### What this task involves:
The data below holds a line containing "if max(start.X, end.X)" and a line containing "points = [vertex.co"; please quote exactly those two lines and every line between them, and nothing else.

### Data excerpt:
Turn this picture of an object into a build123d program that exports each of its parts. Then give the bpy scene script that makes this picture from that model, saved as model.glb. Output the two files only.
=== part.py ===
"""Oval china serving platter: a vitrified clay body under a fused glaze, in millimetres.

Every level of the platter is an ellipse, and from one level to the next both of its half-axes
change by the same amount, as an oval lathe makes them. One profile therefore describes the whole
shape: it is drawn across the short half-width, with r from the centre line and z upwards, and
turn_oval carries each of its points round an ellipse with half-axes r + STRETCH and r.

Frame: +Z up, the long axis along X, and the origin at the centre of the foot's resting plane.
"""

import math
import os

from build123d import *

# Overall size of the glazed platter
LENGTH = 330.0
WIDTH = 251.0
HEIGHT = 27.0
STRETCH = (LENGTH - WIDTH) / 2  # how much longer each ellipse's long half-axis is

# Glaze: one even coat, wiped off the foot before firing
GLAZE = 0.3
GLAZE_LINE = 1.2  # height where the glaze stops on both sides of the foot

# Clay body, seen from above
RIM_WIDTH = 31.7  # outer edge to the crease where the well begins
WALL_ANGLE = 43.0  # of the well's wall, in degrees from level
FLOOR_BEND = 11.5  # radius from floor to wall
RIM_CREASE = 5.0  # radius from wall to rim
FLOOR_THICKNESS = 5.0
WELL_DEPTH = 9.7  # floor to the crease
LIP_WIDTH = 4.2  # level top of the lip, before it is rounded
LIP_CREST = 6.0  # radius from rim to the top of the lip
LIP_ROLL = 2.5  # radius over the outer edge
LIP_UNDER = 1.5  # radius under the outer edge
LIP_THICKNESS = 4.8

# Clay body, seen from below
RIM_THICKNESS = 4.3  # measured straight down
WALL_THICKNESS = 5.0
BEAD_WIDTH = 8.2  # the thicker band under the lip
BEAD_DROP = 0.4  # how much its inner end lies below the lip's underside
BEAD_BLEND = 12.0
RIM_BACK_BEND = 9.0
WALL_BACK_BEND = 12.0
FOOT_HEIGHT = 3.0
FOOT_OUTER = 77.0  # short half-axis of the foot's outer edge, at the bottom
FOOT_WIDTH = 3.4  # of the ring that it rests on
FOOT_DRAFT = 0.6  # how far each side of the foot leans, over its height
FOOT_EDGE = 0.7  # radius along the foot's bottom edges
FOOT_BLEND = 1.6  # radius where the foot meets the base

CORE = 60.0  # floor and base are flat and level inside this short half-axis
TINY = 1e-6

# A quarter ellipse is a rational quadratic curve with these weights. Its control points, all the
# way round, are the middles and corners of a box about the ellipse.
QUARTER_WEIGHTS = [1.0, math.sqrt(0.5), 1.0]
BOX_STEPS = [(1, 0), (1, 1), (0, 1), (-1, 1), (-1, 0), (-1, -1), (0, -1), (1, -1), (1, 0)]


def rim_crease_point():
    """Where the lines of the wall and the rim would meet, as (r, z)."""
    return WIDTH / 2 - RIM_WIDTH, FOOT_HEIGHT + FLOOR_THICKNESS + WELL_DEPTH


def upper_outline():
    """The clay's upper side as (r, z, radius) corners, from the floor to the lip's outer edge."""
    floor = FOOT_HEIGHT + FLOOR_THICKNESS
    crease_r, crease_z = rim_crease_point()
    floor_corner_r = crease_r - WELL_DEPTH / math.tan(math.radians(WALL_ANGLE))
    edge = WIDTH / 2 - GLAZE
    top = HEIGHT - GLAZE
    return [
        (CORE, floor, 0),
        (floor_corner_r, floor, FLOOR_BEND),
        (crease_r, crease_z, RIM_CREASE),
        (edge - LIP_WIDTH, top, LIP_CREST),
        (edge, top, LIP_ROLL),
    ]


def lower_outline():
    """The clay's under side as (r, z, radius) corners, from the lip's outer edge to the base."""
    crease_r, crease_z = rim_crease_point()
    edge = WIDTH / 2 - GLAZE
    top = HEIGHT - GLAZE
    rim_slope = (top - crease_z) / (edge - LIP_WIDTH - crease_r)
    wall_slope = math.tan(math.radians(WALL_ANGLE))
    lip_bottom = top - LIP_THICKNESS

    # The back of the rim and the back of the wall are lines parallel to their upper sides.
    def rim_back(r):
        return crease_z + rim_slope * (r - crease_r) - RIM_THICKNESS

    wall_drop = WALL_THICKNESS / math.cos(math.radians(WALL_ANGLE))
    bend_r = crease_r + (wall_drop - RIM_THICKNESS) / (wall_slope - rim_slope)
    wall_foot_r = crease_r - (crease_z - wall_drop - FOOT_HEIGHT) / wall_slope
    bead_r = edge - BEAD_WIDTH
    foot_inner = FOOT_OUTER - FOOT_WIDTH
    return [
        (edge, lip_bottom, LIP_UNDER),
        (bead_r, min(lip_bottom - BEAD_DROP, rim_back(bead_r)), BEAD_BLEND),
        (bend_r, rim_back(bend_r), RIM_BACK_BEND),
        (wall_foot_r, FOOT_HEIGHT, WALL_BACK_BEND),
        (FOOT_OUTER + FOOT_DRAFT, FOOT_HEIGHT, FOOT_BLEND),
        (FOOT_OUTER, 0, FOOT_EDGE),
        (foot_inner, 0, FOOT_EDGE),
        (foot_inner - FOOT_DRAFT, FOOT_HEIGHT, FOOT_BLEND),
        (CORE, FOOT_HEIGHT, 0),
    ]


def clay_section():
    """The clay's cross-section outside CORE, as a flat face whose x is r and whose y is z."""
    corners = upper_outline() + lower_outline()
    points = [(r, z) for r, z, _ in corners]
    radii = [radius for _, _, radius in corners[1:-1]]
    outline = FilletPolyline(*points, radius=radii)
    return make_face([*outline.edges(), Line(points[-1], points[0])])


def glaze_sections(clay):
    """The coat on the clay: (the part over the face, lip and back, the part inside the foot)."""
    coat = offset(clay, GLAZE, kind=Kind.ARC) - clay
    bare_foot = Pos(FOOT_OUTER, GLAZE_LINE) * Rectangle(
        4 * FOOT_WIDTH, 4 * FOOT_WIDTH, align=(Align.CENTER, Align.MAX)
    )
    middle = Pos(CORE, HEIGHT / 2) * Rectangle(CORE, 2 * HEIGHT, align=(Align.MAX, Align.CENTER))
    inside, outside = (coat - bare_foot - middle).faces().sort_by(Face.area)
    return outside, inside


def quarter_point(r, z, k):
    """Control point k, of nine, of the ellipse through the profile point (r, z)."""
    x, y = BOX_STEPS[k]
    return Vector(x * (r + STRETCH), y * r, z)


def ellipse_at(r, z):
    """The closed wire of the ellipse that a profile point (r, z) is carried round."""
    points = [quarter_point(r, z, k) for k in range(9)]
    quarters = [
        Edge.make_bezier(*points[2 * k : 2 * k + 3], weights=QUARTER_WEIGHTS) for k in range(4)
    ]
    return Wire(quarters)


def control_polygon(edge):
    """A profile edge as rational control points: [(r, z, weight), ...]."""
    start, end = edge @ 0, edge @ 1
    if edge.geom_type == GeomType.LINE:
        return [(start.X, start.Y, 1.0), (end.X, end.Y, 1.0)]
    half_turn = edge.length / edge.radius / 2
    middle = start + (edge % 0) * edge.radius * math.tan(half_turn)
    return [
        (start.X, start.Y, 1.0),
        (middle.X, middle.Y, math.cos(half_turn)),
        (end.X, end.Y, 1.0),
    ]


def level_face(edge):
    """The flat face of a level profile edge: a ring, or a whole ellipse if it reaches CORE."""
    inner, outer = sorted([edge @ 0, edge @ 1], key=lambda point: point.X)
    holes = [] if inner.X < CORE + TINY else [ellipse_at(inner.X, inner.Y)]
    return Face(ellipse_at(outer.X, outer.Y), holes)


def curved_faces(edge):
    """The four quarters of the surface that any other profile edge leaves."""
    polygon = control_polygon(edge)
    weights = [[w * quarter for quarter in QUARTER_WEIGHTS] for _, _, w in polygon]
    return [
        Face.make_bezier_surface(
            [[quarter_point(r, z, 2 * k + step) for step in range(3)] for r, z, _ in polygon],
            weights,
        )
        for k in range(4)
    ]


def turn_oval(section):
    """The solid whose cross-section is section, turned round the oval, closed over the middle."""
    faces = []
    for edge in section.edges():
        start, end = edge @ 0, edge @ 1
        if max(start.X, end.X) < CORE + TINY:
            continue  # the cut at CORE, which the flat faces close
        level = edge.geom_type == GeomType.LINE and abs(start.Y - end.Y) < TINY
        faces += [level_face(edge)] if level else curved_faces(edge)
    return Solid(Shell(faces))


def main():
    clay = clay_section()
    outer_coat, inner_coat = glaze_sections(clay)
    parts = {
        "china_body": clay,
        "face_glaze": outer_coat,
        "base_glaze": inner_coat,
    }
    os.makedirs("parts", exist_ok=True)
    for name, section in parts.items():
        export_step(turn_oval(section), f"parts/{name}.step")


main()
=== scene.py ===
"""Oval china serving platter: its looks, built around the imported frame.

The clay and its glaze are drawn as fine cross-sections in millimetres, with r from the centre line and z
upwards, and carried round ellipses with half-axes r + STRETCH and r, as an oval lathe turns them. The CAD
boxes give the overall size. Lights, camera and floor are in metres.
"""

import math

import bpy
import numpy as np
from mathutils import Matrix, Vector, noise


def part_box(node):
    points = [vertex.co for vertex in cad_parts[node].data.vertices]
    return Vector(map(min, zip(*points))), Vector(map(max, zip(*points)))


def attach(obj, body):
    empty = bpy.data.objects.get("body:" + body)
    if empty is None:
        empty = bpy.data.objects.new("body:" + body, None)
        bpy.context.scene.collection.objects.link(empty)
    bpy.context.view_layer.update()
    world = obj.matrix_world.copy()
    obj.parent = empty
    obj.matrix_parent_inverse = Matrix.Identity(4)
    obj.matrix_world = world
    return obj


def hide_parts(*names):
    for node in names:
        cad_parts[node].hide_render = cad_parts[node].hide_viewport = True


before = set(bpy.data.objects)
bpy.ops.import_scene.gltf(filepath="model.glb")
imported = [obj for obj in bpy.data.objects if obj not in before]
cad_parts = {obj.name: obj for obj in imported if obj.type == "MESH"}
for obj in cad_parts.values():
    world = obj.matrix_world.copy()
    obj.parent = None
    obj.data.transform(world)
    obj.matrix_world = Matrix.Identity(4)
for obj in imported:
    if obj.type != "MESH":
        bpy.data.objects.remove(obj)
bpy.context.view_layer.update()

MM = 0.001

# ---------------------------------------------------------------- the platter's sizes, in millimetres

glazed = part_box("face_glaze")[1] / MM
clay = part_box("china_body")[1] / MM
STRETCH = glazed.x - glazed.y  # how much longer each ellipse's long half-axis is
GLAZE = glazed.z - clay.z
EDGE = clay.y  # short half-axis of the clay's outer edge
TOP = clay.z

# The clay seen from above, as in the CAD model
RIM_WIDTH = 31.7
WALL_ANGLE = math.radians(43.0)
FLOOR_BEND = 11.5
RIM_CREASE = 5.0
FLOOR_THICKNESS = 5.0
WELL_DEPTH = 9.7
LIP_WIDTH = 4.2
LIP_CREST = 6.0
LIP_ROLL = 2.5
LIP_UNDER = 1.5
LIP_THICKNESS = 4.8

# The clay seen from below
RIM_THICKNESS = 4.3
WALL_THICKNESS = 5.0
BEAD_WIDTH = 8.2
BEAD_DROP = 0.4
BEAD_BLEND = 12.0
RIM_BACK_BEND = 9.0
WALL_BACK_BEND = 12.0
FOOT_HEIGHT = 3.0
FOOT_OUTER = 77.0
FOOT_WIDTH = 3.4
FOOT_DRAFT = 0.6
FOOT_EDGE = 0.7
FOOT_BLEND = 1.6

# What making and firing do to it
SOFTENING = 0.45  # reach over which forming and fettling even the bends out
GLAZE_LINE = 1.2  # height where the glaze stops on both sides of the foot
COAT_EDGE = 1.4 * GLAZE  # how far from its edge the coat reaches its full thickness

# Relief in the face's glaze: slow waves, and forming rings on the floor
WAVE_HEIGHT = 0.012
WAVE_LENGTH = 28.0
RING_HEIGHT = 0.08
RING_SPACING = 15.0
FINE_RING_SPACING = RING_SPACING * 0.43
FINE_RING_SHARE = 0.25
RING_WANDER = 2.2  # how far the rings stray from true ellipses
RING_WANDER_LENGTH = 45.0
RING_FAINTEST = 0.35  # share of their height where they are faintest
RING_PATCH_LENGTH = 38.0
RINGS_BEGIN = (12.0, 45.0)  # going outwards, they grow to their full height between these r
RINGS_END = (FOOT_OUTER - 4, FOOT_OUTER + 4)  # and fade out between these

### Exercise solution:
        if max(start.X, end.X) < CORE + TINY:
            continue  # the cut at CORE, which the flat faces close
        level = edge.geom_type == GeomType.LINE and abs(start.Y - end.Y) < TINY
        faces += [level_face(edge)] if level else curved_faces(edge)
    return Solid(Shell(faces))


def main():
    clay = clay_section()
    outer_coat, inner_coat = glaze_sections(clay)
    parts = {
        "china_body": clay,
        "face_glaze": outer_coat,
        "base_glaze": inner_coat,
    }
    os.makedirs("parts", exist_ok=True)
    for name, section in parts.items():
        export_step(turn_oval(section), f"parts/{name}.step")


main()
=== scene.py ===
"""Oval china serving platter: its looks, built around the imported frame.

The clay and its glaze are drawn as fine cross-sections in millimetres, with r from the centre line and z
upwards, and carried round ellipses with half-axes r + STRETCH and r, as an oval lathe turns them. The CAD
boxes give the overall size. Lights, camera and floor are in metres.
"""

import math

import bpy
import numpy as np
from mathutils import Matrix, Vector, noise


def part_box(node):
    points = [vertex.co for vertex in cad_parts[node].data.vertices]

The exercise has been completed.